When I wrote the book “Human Leadership – the 10 Commandments for the (im) perfect leader,” I struggled over whether or not to add a chapter on delegation. I’m pretty sure every leadership book I have ever seen has had a chapter about delegation. I wondered if it was really necessary for me to add one more chapter to the mountain of literature already in print about delegation. In the end, I came to the conclusion that it is probably necessary that every leadership book has a chapter about delegation, until we finally succeed at delegating. Most managers and employees struggle with delegation as much as my son and I did in the garden.
One thing I have discovered about delegation, that we often miss, is that well executed delegation actually reduces the business risk in your organization. Many organizations have had an increasing focus on controlling behavior in the form of governance and compliance. It may seem paradoxical to some people but our effort to manage risk and increase productivity by steering employee’s behaviors through rules and regulations actually reduces productivity and increases the business risk.

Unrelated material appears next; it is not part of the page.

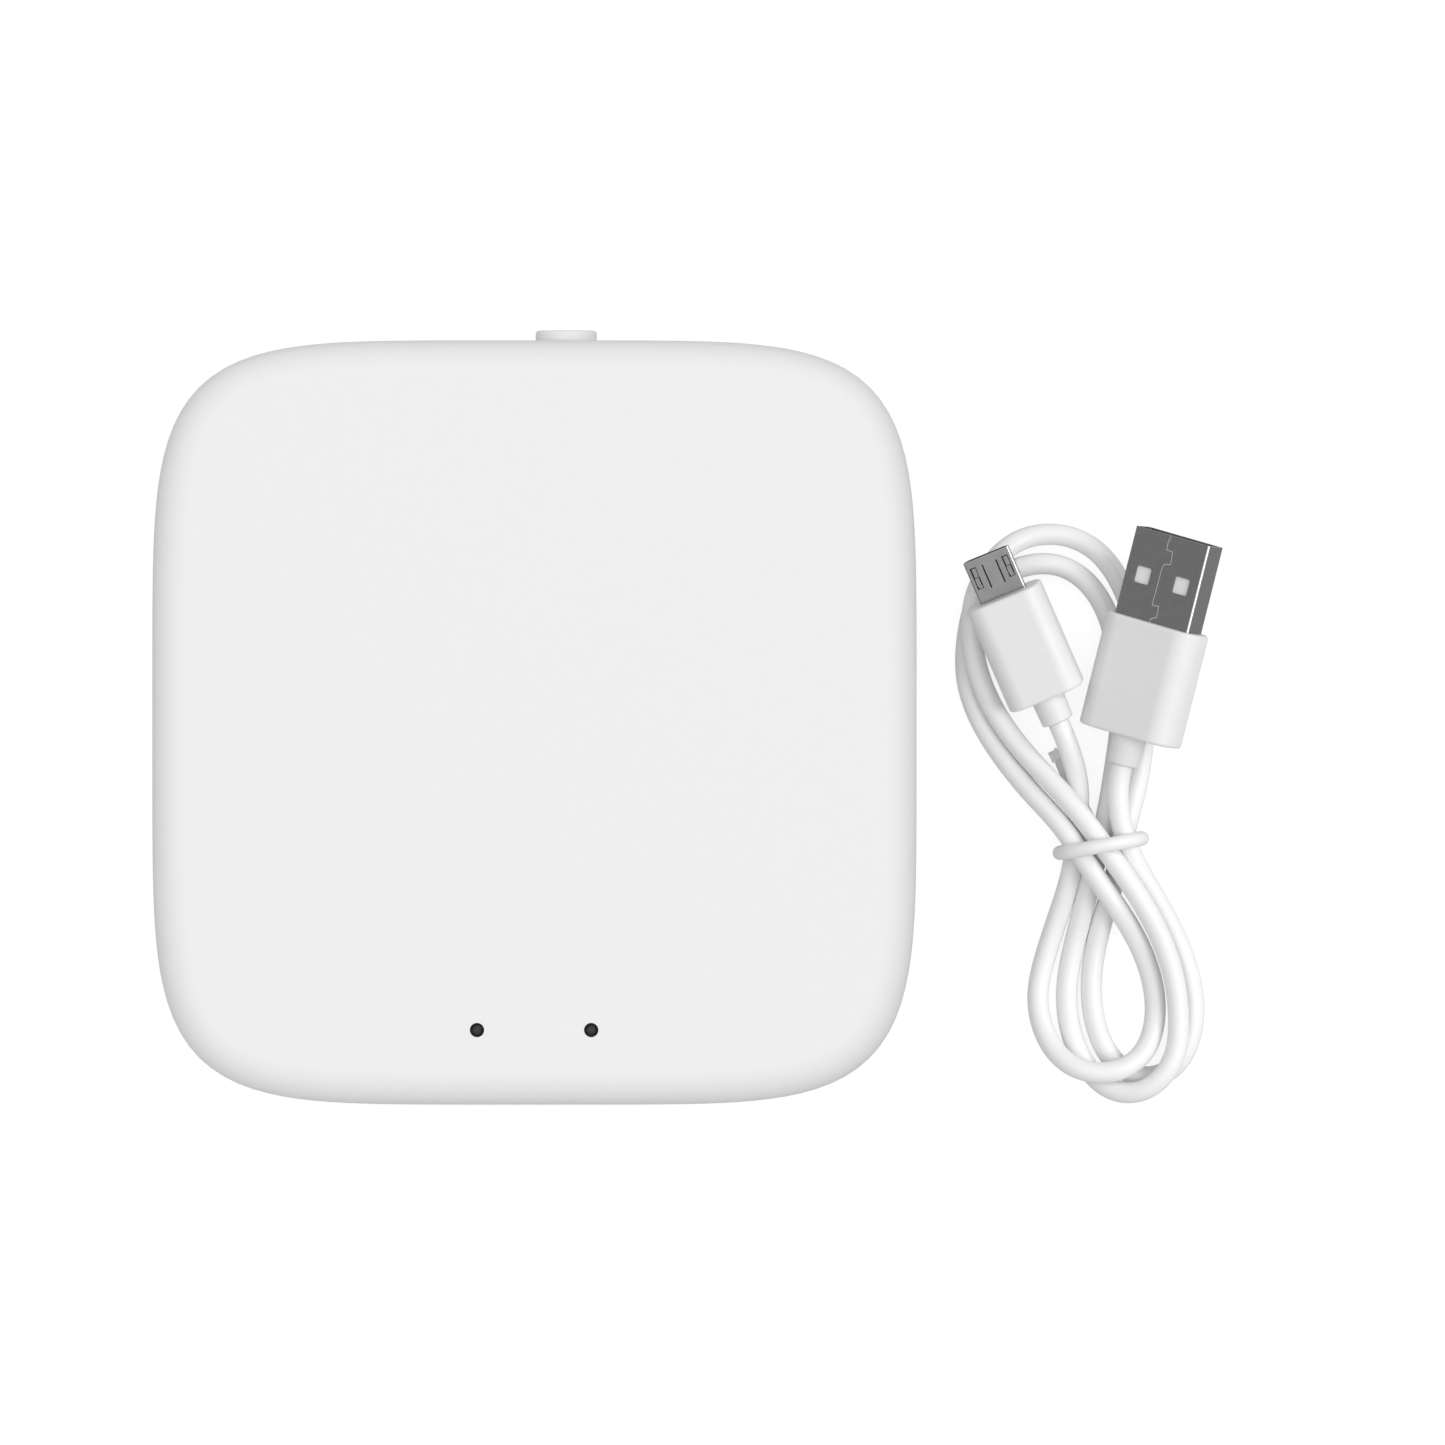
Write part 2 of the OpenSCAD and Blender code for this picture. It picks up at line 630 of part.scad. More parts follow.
module cord_tie() color("#f0f0f0") translate(lead_at) {
  translate([tie_at[0], tie_at[1], 0]) rotate(tie_turn) {
    run = tie_half - tie_bend;
    for (z = [tie_low, tie_high]) translate([-run, 0, z]) rotate([0, 90, 0]) cylinder(d = tie_d, h = 2 * run);
    for (x = [-1, 1]) translate([x * tie_half, 0, tie_low + tie_bend])
      cylinder(d = tie_d, h = tie_high - tie_low - 2 * tie_bend);
    top = tie_high - tie_bend;
    bottom = tie_low + tie_bend;
    corners = [[run, top], [-run, top], [-run, bottom], [run, bottom]];
    for (k = [0:3]) translate([corners[k][0], 0, corners[k][1]]) rotate([0, -90 * k, 0]) rotate([90, 0, 0])
      rotate_extrude(angle = 90) translate([tie_bend, 0]) circle(d = tie_d);
  }
  tail = tie_tail_to - tie_tail_from;
  translate([tie_tail_from[0], tie_tail_from[1], tie_low]) rotate(atan2(tail[1], tail[0])) rotate([0, 90, 0])
    cylinder(d = tie_d, h = norm(tail));
}

// Places a plug in the lead's frame
module in_plug(at, turn) {
  translate(lead_at + at) rotate([0, 0, turn[0]]) rotate([turn[1], 0, 0]) rotate([0, turn[2], 0]) children();
}

micro_slope = 0.7;
micro_shell_t = 0.25;
micro_slot_x = 2.42;
micro_slot = [0.9, 3.2];
micro_slot_y = 2.1;

module micro_plug_shell() color("#b4b6b8") in_plug(micro_at, micro_turn) difference() {
  along_y(-shell_root, micro_l) micro_profile(micro_w, micro_h, micro_slope);
  along_y(-shell_root - 1, micro_l + 1)
    micro_profile(micro_w - 2 * micro_shell_t, micro_h - 2 * micro_shell_t, micro_slope - micro_shell_t / 2);
  for (side = [-1, 1]) translate([side * micro_slot_x - micro_slot[0] / 2, micro_slot_y, 0])
    cube([micro_slot[0], micro_slot[1], micro_h]);
}

module micro_plug_insert() color("#2a2b2d") in_plug(micro_at, micro_turn)
  translate([-1.9, -shell_root, -0.6]) cube([3.8, shell_root + micro_l - 0.6, 0.5]);

module micro_plug_contacts() color("#d0a544") in_plug(micro_at, micro_turn)
  for (k = [-2:2]) translate([k * 0.65 - 0.15, 1, -0.1]) cube([0.3, micro_l - 2, 0.1]);

// Two sprung hooks that lock the plug in the socket, each showing in its slot
module micro_plug_latches() color("#b4b6b8") in_plug(micro_at, micro_turn)
  for (side = [-1, 1]) translate([side * micro_slot_x - 0.3, -shell_root, 0.2]) {
    cube([0.6, shell_root + micro_slot_y + micro_slot[1] - 0.2, 0.3]);
    translate([0, shell_root + micro_slot_y + 0.4, 0.3 - eps]) cube([0.6, 1.2, 0.6]);
  }

// Moulded grip with a pocket for the root of the plug's metal shell
module grip(w, h, l, r, pocket_w, pocket_h) {
  difference() {
    along_y(-l, 0) rounded(w, h, r);
    along_y(-shell_root - root_play, 1)
    square([pocket_w + 2 * root_play, pocket_h + 2 * root_play], center = true);
  }
}

module micro_plug_grip() color("#f6f6f6") in_plug(micro_at, micro_turn)
  grip(micro_grip_w, micro_grip_h, micro_grip_l, micro_grip_r, micro_w, micro_h);

module micro_plug_relief() color("#f6f6f6") in_plug(micro_at, micro_turn)
  rod_y(micro_relief_d, -micro_exit, -micro_grip_l);

usb_a_shell_t = 0.3;
usb_a_window = 2.4;
usb_a_window_x = 3.1;
usb_a_window_y = 6.1;
usb_a_insert_h = 1.9;

module usb_a_shell() color("#8f9194") in_plug(usb_a_at, usb_a_turn) difference() {
  along_y(-shell_root, usb_a_l) square([usb_a_w, usb_a_h], center = true);
  along_y(-shell_root - 1, usb_a_l + 1)
    square([usb_a_w - 2 * usb_a_shell_t, usb_a_h - 2 * usb_a_shell_t], center = true);
  for (side = [-1, 1]) translate([side * usb_a_window_x, usb_a_window_y, 0])
    cube([usb_a_window, usb_a_window, 2 * usb_a_h], center = true);
}

module usb_a_insert() color("#eceae2") in_plug(usb_a_at, usb_a_turn)
  translate([-usb_a_w / 2 + usb_a_shell_t, -shell_root, usb_a_h / 2 - usb_a_shell_t - usb_a_insert_h])
    cube([usb_a_w - 2 * usb_a_shell_t, shell_root + usb_a_l - 0.5, usb_a_insert_h]);

module usb_a_contacts() color("#d0a544") in_plug(usb_a_at, usb_a_turn)
  for (x = [-3.5, -1, 1, 3.5]) translate([x - 0.5, 3, usb_a_h / 2 - usb_a_shell_t - usb_a_insert_h - 0.1])
    cube([1, usb_a_l - 4.2, 0.1]);

module usb_a_grip() color("#f6f6f6") in_plug(usb_a_at, usb_a_turn)
  grip(usb_a_grip_w, usb_a_grip_h, usb_a_grip_l, usb_a_grip_r, usb_a_w, usb_a_h);

module usb_a_relief() color("#f6f6f6") in_plug(usb_a_at, usb_a_turn)
  rod_y(usb_a_relief_d, -usb_a_exit, -usb_a_grip_l);

top_cover();
base_shell();
foot_front_left();
foot_front_right();
foot_back_left();
foot_back_right();
case_screws();
board_screws();
rating_label();
main_board();
light_pipe_left();
light_pipe_right();
status_led_left();
status_led_right();
radio_module_board();
radio_shield_can();
radio_antenna();
mesh_module_board();
mesh_shield_can();
mesh_antenna();
voltage_regulator();
power_inductor();
filter_capacitor();
surface_parts();
socket_shell();
socket_tongue();
socket_contacts();
switch_housing();
switch_frame();
switch_plunger();
button_cap();
lead_cord();
cord_tie();
micro_plug_shell();
micro_plug_insert();
micro_plug_contacts();
micro_plug_latches();
micro_plug_grip();
micro_plug_relief();
usb_a_shell();
usb_a_insert();
usb_a_contacts();
usb_a_grip();
usb_a_relief();
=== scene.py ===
"""Looks for the smart home hub and its tied supply lead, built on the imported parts."""

import json
from math import cos, hypot, radians, sin

import bpy
from mathutils import Matrix, Vector

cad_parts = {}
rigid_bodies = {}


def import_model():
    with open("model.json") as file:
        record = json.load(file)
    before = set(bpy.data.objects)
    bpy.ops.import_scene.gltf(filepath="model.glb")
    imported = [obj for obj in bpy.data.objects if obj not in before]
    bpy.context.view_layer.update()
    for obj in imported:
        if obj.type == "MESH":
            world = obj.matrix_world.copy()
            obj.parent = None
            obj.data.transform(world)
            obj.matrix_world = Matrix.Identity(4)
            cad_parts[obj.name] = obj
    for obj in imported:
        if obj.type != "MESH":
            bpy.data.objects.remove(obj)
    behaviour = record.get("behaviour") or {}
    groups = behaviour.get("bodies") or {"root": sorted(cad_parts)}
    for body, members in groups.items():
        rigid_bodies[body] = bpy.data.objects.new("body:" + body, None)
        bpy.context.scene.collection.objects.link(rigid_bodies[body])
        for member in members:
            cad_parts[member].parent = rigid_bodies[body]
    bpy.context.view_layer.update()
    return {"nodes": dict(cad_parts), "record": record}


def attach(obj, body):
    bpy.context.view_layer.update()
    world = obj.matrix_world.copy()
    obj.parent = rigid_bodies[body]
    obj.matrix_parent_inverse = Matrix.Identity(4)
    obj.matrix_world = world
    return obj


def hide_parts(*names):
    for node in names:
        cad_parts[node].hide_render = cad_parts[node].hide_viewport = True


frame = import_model()
nodes = frame["nodes"]
MM = 0.001

# Sizes that the pieces share with the parts, in millimetres
HALF = 53.65
INNER = 51.65
TOP = 25.0
CEILING = 22.8
SPLIT = 5.0
UNDERSIDE = 1.0
BUTTON = (4.4, 13.5)
BUTTON_HOLE_R = 4.42
SOCKET = (-12.0, 11.3)
SOCKET_OPENING = (8.2, 3.3)
LIGHT_X = 8.0
LIGHT_Y = -43.1
LIGHT_HOLE_R = 1.0
LIGHT_TUBE_BORE_R = 1.55
FOOT_AT = 39.0
FOOT_SEAT_R = 5.6
FOOT_TOP = 1.6
CASE_SCREWS = (34.05, 28.0)
POST_R = 3.5
POST_FOOT = 6.6
COUNTERBORE_R = 3.1
COUNTERBORE_TOP = 3.6
BOARD_SCREWS = (24.5, 40.0)
LEAD_AT = Vector((80.0, -17.0, 0.0))
CORD_R = 1.5
TIE_R = 1.02
# Width, height and length of each plug's metal shell and grip
MICRO_SHELL = (6.85, 1.8, 6.3)
MICRO_GRIP = (11.2, 7, 15.8)
USB_A_SHELL = (12, 4.5, 12.6)
USB_A_GRIP = (15, 7.8, 16.4)
SHELL_ROOT = 4


# ---- Working on one object at a time ----


def alone(obj):
    """Leaves only this object selected, in object mode."""
    if bpy.context.object and bpy.context.object.mode != "OBJECT":
        bpy.ops.object.mode_set(mode="OBJECT")
    bpy.ops.object.select_all(action="DESELECT")
    obj.select_set(True)
    bpy.context.view_layer.objects.active = obj


def nothing_selected():
    if bpy.context.object and bpy.context.object.mode != "OBJECT":
        bpy.ops.object.mode_set(mode="OBJECT")
    bpy.ops.object.select_all(action="DESELECT")


def set_down(obj):
    """Puts the object's place, turn and size into its mesh."""
    alone(obj)
    bpy.ops.object.transform_apply(location=True, rotation=True, scale=True)


def block(name, low, high):
    """Box between two corners, in millimetres."""
    nothing_selected()
    low, high = Vector(low), Vector(high)
    bpy.ops.mesh.primitive_cube_add(size=1, location=(low + high) / 2 * MM)
    obj = bpy.context.object
    obj.name = name
    obj.scale = (high - low) * MM
    set_down(obj)
    return obj


def bar(name, radius, start, end, sides=48, end_radius=None):
    """Round bar from start to end, in millimetres, that may taper."""
    nothing_selected()
    start, end = Vector(start), Vector(end)
    line = end - start
    last = radius if end_radius is None else end_radius
    bpy.ops.mesh.primitive_cone_add(
        vertices=sides, radius1=radius * MM, radius2=last * MM, depth=line.length * MM
    )
    obj = bpy.context.object
    obj.name = name
    obj.rotation_mode = "QUATERNION"
    obj.rotation_quaternion = line.to_track_quat("Z", "Y")
    obj.location = (start + end) / 2 * MM
    set_down(obj)
    return obj


def pick(obj, kind, test):
    """Goes to edit mode with the faces or edges selected that pass the test, which is in millimetres."""
    alone(obj)
    mesh = obj.data
    mesh.polygons.foreach_set("select", [False] * len(mesh.polygons))
    mesh.edges.foreach_set("select", [False] * len(mesh.edges))
    mesh.vertices.foreach_set("select", [False] * len(mesh.vertices))
    if kind == "FACE":
        for face in mesh.polygons:
            face.select = bool(test(face.center / MM, face.normal))
    else:
        at = [v.co / MM for v in mesh.vertices]
        for edge in mesh.edges:
            edge.select = bool(test(at[edge.vertices[0]], at[edge.vertices[1]]))
    bpy.context.tool_settings.mesh_select_mode = (False, kind == "EDGE", kind == "FACE")
    bpy.ops.object.mode_set(mode="EDIT")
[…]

When I was a sales manager for Volvo cars, I had the right to make decisions on spending up to 1.5 million dollars. My nearest subordinate employees, who were regional managers, did not have the right to make their own decisions for any amount at all, even though they had sales budgets spanning from 0.5 to 1 billion dollars each. This meant that if a regional manager sat and discussed a sales activity with a dealer, they were forced get any costs for the activity approved by me. This, in turn, meant that I became a bottleneck because I often sat in meetings and was difficult to reach. To solve the problem, I said to my regional managers that as long as they stayed within the confines of my decision-making mandate, I would automatically approve their decisions after the fact. This was not popular with some of the compliance people from Ford, who owned Volvo at the time. I explained to them that if they wanted to minimize the risks they could give my regional managers a realistic decision-making mandate, maybe 300 thousand dollars. In this way, they would reduce risk. Needless to say, they didn’t understand this perspective since a decision-making mandate of zero dollars is much less than 300 thousand dollars. I went to white board in my office and drew a circle with the number 1,500,000 in it. I explained to them that since I was able to take a decision on 1.5 million that I could also make a wrong decision of 1.5 million. Then I drew five circles with the number 300,000 in each circle and explained that if my 5 regional managers were allowed to make their own decisions up to 300 thousand dollars that the risk would decrease because they could only make a wrong decision of 300 thousand. Every one of my five regional managers would have to make a wrong decision, i.e. 5 bad decisions to reach the same level of loss as I would have if I made just one wrong decision. In addition, I argued that we also reduced the risk of making a bad decision since the ones making the decisions would be those with most information and the best understanding of the business issue. The regional managers had more detailed knowledge on a particular sales investment. They were closer to the market and ought to make better decisions. Making those kinds of decisions at my level would increase risk, not decrease it.
The most common argument for delegation is that it contributes to greater involvement of staff promoting a stronger sense of belonging. Over time I have come to the realization that making wise decisions is not my primary task as a leader. My job is to make sure that wise decisions get made and that means more often than not that someone other than me should be making the decisions. The issues facing our organizations are complex and require more competence and brainpower than any one person can possess. So our job as managers and leaders is more about getting the right people in place to address the specific challenges in our business environments and then letting them do their jobs.
Whether you are leading employees at work or just helping your children learn to cook or cut the grass, you might want to remember commandment 2 from my book: Dare to delegate. You are boss to lead others, not to have all the answers.
Tips to become better at delegating:
- Begin by simply delegating more. Gamble a little and let employees take more responsibility for their work. You will be surprised how they grow with the task.
- Be quiet a little more often. Listen more and think more. Practice being a sounding board, not an oracle.
- Don’t put your finger in every pie! Learn to accept that while employees may not do things exactly as you would have done them, that it is not necessarily inferior. It might even better!
- Remember that as a leader you create value in your organization by working through others, not by promoting yourself. (Great leaders create other great leaders.)